Plaintiff, motorist, initiated this action to recover damages for the personal injuries he sustained in a collision with a train operated by the defendants. Defendants, on the basis of the pleadings and depositions, moved for summary judgment, which the trial court granted. Plaintiff appeals therefrom, urging that the trial court erred in finding him contributorily negligent as a matter of law.

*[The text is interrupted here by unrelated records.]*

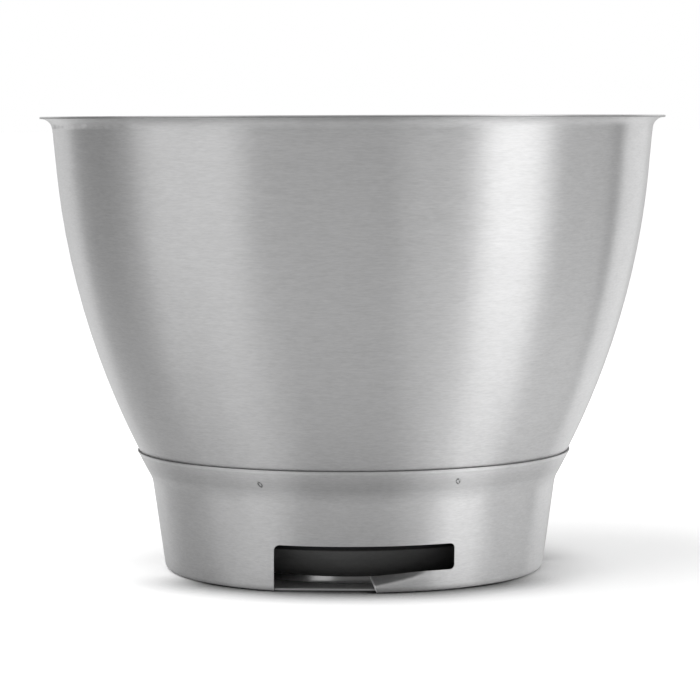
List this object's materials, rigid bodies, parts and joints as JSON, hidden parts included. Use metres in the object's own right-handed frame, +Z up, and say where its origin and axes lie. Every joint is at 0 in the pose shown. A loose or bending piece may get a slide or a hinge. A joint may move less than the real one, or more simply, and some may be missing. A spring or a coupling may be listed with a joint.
{
  "type": "stand mixer bowl",
  "caption": "Deep round steel mixing bowl with a flared rim, welded into a tapered foot ring whose bayonet slots lock it to a stand mixer.",
  "frame": {"origin": "centre of the foot, on the surface that the bowl stands on", "axes": "+Z up along the bowl's axis; -Y is the front, where the picture shows a bayonet slot"},
  "size_m": [0.236, 0.236, 0.1714],
  "materials": {
    "bowl_steel": "brushed round the bowl",
    "ring_steel": "brushed round the ring"
  },
  "bodies": {
    "root": {"bowl_shell": "bowl_steel", "foot_ring": "ring_steel"}
  },
  "joints": []
}
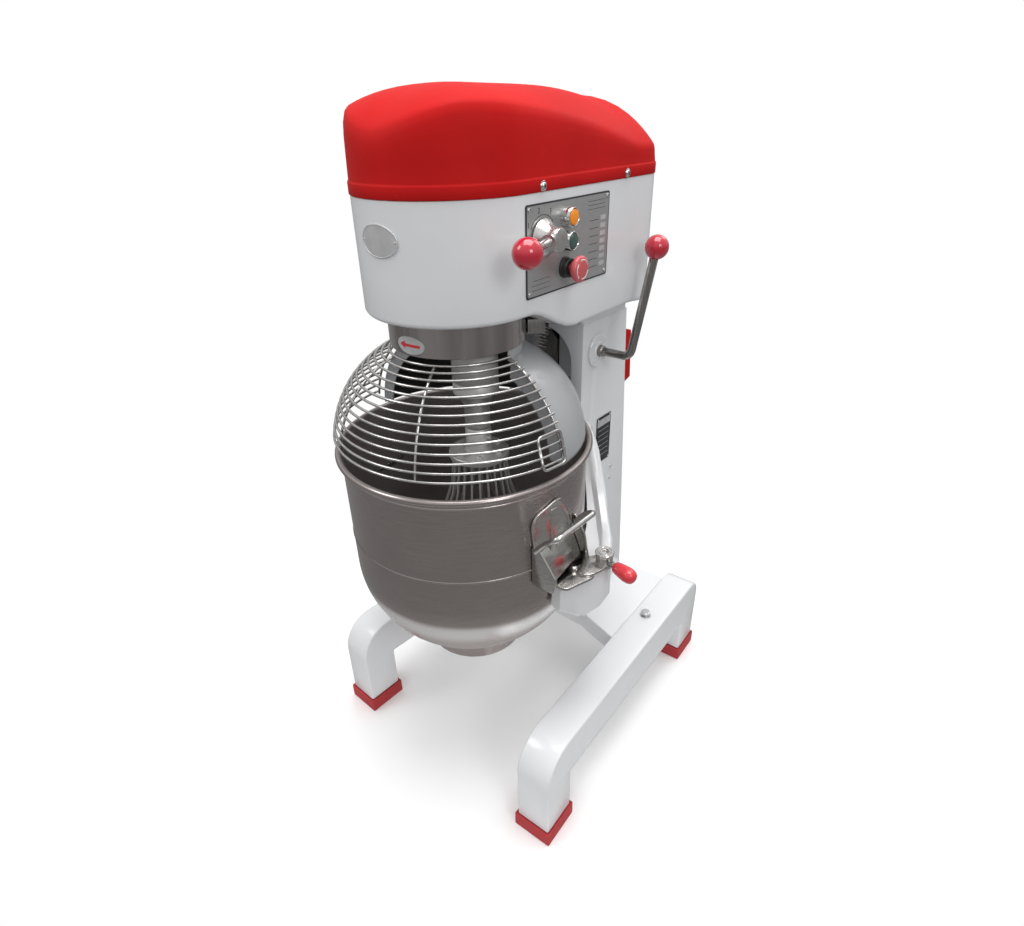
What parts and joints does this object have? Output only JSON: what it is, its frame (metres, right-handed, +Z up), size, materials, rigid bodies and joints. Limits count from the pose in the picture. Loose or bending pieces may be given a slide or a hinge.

Plaintiff, who resided in Murray, Utah, was returning to his home from Tooele on April 1, 1970, at approximately 7 o’clock in the evening. Due to plaintiff’s unfamiliarity with the area, he missed the Bacchus turnoff and continued in a southerly direction to approximately 6200 South. In this area he observed a dirt road which appeared to go in an easterly direction towards Kearns, and he turned and proceeded thereon. After traveling down this road for a distance in excess of a mile, he observed a cross buck marking a railroad crossing approximately 70 or 80 feet ahead. Plaintiff’s view of the tracks in a northerly direction was obstructed by an embankment which was approximately 300 yards in length, 30 feet wide, and 15 to 20 feet high. Plaintiff estimated his speed at approximately 10 to 15 miles per hour. He testified that as he proceeded to the crossing he looked to the north and observed nothing since the embankment extended to *264a distance approximately 10 feet north of the crossing. He looked in a southerly direction, where his view was unobstructed, and he saw nothing. As he looked to the north again, the train and vehicle collided. Plaintiff conceded that there was sufficient space prior to crossing the tracks where a vehicle could stop, and the driver would have an unobstructed view in a northerly direction to determine if a train were approaching.

To support their motion for summary judgment, defendants submitted a memorandum wherein they cited Sec. 41-6-95, U.C.A.1953. They successfully urged that this statute was mandatory in its requirement that all motorists in approaching a railroad crossing must stop prior to crossing the track. Plaintiff concededly had not stopped prior to proceeding onto the tracks and was therefore contributorily negligent as a matter of law. Defendants further cited relevant case law analyzing a driver’s duty in approaching a railroad crossing in terms of common law principles, and compared plaintiff’s actions thereto. Specifically, defendants contended that plaintiff did not fulfill his duty of due care when he failed to look for a train at a point where his view was unobstructed prior to his crossing the tracks.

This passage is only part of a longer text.